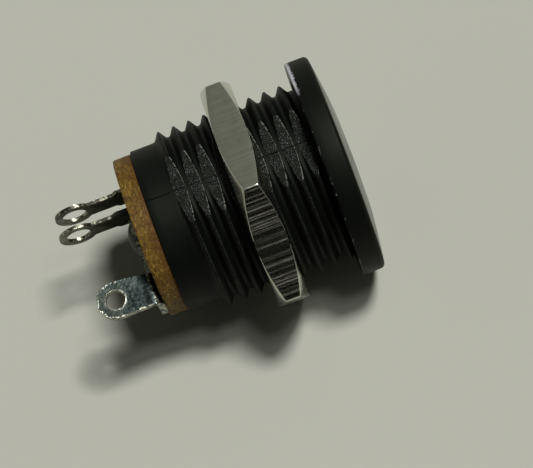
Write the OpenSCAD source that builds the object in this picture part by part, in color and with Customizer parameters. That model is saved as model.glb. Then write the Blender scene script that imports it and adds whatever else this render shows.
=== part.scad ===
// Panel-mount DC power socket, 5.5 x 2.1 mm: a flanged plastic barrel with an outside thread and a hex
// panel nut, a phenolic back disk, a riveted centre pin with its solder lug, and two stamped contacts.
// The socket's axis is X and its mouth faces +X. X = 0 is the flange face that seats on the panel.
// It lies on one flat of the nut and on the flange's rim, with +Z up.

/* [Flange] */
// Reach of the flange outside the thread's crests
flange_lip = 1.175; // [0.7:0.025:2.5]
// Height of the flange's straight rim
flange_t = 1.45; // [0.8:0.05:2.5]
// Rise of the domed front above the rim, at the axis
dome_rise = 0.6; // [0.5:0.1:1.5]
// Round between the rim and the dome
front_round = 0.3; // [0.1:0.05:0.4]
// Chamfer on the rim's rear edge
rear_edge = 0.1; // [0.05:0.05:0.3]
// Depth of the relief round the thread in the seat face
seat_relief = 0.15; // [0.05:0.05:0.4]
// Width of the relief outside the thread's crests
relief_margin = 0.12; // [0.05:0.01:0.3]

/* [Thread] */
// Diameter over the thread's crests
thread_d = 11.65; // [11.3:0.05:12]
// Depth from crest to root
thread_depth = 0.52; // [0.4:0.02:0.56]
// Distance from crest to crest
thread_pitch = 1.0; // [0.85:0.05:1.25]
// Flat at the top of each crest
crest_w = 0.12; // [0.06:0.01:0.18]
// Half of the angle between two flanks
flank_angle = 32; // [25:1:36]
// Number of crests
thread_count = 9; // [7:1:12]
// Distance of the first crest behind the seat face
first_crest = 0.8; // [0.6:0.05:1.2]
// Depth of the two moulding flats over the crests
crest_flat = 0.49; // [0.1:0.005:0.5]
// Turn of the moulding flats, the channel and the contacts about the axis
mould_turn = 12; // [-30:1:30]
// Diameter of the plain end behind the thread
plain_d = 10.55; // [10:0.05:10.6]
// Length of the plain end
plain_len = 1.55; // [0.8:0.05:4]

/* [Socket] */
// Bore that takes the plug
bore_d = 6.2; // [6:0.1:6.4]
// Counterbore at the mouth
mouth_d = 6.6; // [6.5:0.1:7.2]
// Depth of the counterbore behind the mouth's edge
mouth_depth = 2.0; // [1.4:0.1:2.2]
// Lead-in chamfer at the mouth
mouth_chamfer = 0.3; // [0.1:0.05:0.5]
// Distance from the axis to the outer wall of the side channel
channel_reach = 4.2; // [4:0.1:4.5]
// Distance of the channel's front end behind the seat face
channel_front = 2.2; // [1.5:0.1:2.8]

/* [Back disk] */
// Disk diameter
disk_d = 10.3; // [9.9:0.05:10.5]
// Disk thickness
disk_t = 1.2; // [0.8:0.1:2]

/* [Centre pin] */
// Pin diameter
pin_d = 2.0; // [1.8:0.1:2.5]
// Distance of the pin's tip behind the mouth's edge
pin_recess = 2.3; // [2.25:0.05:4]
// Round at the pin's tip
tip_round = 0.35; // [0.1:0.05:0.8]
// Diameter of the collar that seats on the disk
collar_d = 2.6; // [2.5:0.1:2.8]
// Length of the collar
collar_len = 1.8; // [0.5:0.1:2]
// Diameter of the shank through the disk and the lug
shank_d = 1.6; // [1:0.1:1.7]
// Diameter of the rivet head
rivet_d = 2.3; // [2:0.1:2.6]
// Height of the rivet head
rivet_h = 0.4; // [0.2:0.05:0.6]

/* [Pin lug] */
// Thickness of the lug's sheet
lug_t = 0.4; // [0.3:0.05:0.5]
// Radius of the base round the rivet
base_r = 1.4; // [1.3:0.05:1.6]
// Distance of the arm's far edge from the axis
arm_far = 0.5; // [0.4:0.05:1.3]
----
■ Work instructions
From the listing above, extract every line exactly as it stands.

■ Right answer
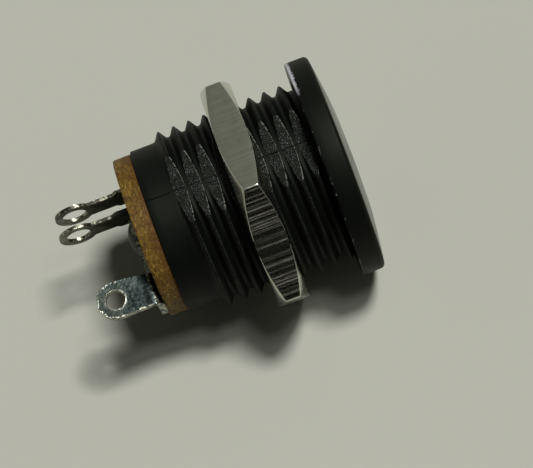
Write the OpenSCAD source that builds the object in this picture part by part, in color and with Customizer parameters. That model is saved as model.glb. Then write the Blender scene script that imports it and adds whatever else this render shows.
=== part.scad ===
// Panel-mount DC power socket, 5.5 x 2.1 mm: a flanged plastic barrel with an outside thread and a hex
// panel nut, a phenolic back disk, a riveted centre pin with its solder lug, and two stamped contacts.
// The socket's axis is X and its mouth faces +X. X = 0 is the flange face that seats on the panel.
// It lies on one flat of the nut and on the flange's rim, with +Z up.

/* [Flange] */
// Reach of the flange outside the thread's crests
flange_lip = 1.175; // [0.7:0.025:2.5]
// Height of the flange's straight rim
flange_t = 1.45; // [0.8:0.05:2.5]
// Rise of the domed front above the rim, at the axis
dome_rise = 0.6; // [0.5:0.1:1.5]
// Round between the rim and the dome
front_round = 0.3; // [0.1:0.05:0.4]
// Chamfer on the rim's rear edge
rear_edge = 0.1; // [0.05:0.05:0.3]
// Depth of the relief round the thread in the seat face
seat_relief = 0.15; // [0.05:0.05:0.4]
// Width of the relief outside the thread's crests
relief_margin = 0.12; // [0.05:0.01:0.3]

/* [Thread] */
// Diameter over the thread's crests
thread_d = 11.65; // [11.3:0.05:12]
// Depth from crest to root
thread_depth = 0.52; // [0.4:0.02:0.56]
// Distance from crest to crest
thread_pitch = 1.0; // [0.85:0.05:1.25]
// Flat at the top of each crest
crest_w = 0.12; // [0.06:0.01:0.18]
// Half of the angle between two flanks
flank_angle = 32; // [25:1:36]
// Number of crests
thread_count = 9; // [7:1:12]
// Distance of the first crest behind the seat face
first_crest = 0.8; // [0.6:0.05:1.2]
// Depth of the two moulding flats over the crests
crest_flat = 0.49; // [0.1:0.005:0.5]
// Turn of the moulding flats, the channel and the contacts about the axis
mould_turn = 12; // [-30:1:30]
// Diameter of the plain end behind the thread
plain_d = 10.55; // [10:0.05:10.6]
// Length of the plain end
plain_len = 1.55; // [0.8:0.05:4]

/* [Socket] */
// Bore that takes the plug
bore_d = 6.2; // [6:0.1:6.4]
// Counterbore at the mouth
mouth_d = 6.6; // [6.5:0.1:7.2]
// Depth of the counterbore behind the mouth's edge
mouth_depth = 2.0; // [1.4:0.1:2.2]
// Lead-in chamfer at the mouth
mouth_chamfer = 0.3; // [0.1:0.05:0.5]
// Distance from the axis to the outer wall of the side channel
channel_reach = 4.2; // [4:0.1:4.5]
// Distance of the channel's front end behind the seat face
channel_front = 2.2; // [1.5:0.1:2.8]

/* [Back disk] */
// Disk diameter
disk_d = 10.3; // [9.9:0.05:10.5]
// Disk thickness
disk_t = 1.2; // [0.8:0.1:2]

/* [Centre pin] */
// Pin diameter
pin_d = 2.0; // [1.8:0.1:2.5]
// Distance of the pin's tip behind the mouth's edge
pin_recess = 2.3; // [2.25:0.05:4]
// Round at the pin's tip
tip_round = 0.35; // [0.1:0.05:0.8]
// Diameter of the collar that seats on the disk
collar_d = 2.6; // [2.5:0.1:2.8]
// Length of the collar
collar_len = 1.8; // [0.5:0.1:2]
// Diameter of the shank through the disk and the lug
shank_d = 1.6; // [1:0.1:1.7]
// Diameter of the rivet head
rivet_d = 2.3; // [2:0.1:2.6]
// Height of the rivet head
rivet_h = 0.4; // [0.2:0.05:0.6]

/* [Pin lug] */
// Thickness of the lug's sheet
lug_t = 0.4; // [0.3:0.05:0.5]
// Radius of the base round the rivet
base_r = 1.4; // [1.3:0.05:1.6]
// Distance of the arm's far edge from the axis
arm_far = 0.5; // [0.4:0.05:1.3]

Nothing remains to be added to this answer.